> _Given data_:

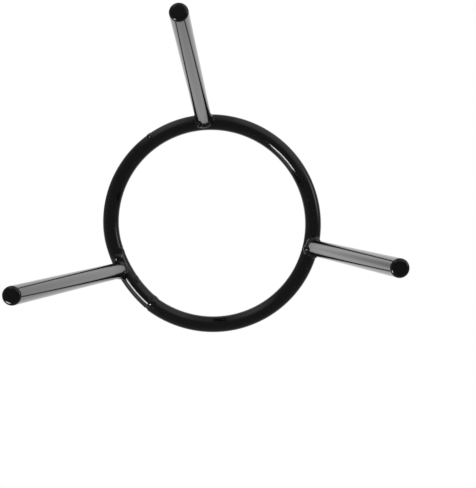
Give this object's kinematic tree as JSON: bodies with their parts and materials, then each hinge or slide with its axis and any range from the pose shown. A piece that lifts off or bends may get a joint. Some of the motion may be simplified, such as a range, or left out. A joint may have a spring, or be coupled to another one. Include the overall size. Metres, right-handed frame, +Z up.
{
  "type": "lab tripod stand",
  "caption": "Lab tripod stand: a ring of round bar on outward-leaning legs of the same bar, welded and painted gloss black, to hold a vessel over a burner.",
  "frame": {"origin": "on the bench, under the middle of the ring", "axes": "+Z up, towards the ring; +X to the right and -Y to the front, where the front leg stands"},
  "size_m": [0.1211, 0.1051, 0.144],
  "materials": {
    "black_paint": "gloss"
  },
  "bodies": {
    "root": {"ring": "black_paint", "ring_weld": "black_paint", "front_leg": "black_paint", "right_leg": "black_paint", "left_leg": "black_paint", "front_weld": "black_paint", "right_weld": "black_paint", "left_weld": "black_paint"}
  },
  "joints": []
}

> _Aim of the exercise_:
Show the data once more, exactly as it was written.

> _Expected answer_:
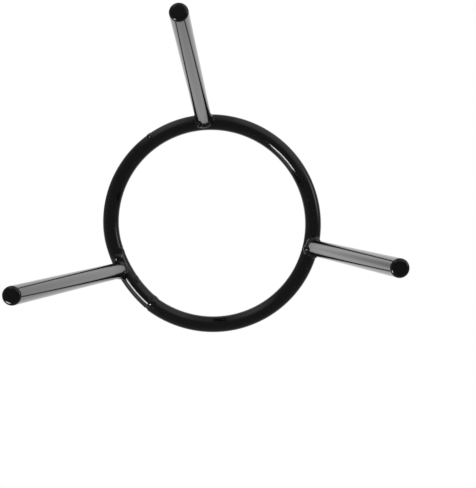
Give this object's kinematic tree as JSON: bodies with their parts and materials, then each hinge or slide with its axis and any range from the pose shown. A piece that lifts off or bends may get a joint. Some of the motion may be simplified, such as a range, or left out. A joint may have a spring, or be coupled to another one. Include the overall size. Metres, right-handed frame, +Z up.
{
  "type": "lab tripod stand",
  "caption": "Lab tripod stand: a ring of round bar on outward-leaning legs of the same bar, welded and painted gloss black, to hold a vessel over a burner.",
  "frame": {"origin": "on the bench, under the middle of the ring", "axes": "+Z up, towards the ring; +X to the right and -Y to the front, where the front leg stands"},
  "size_m": [0.1211, 0.1051, 0.144],
  "materials": {
    "black_paint": "gloss"
  },
  "bodies": {
    "root": {"ring": "black_paint", "ring_weld": "black_paint", "front_leg": "black_paint", "right_leg": "black_paint", "left_leg": "black_paint", "front_weld": "black_paint", "right_weld": "black_paint", "left_weld": "black_paint"}
  },
  "joints": []
}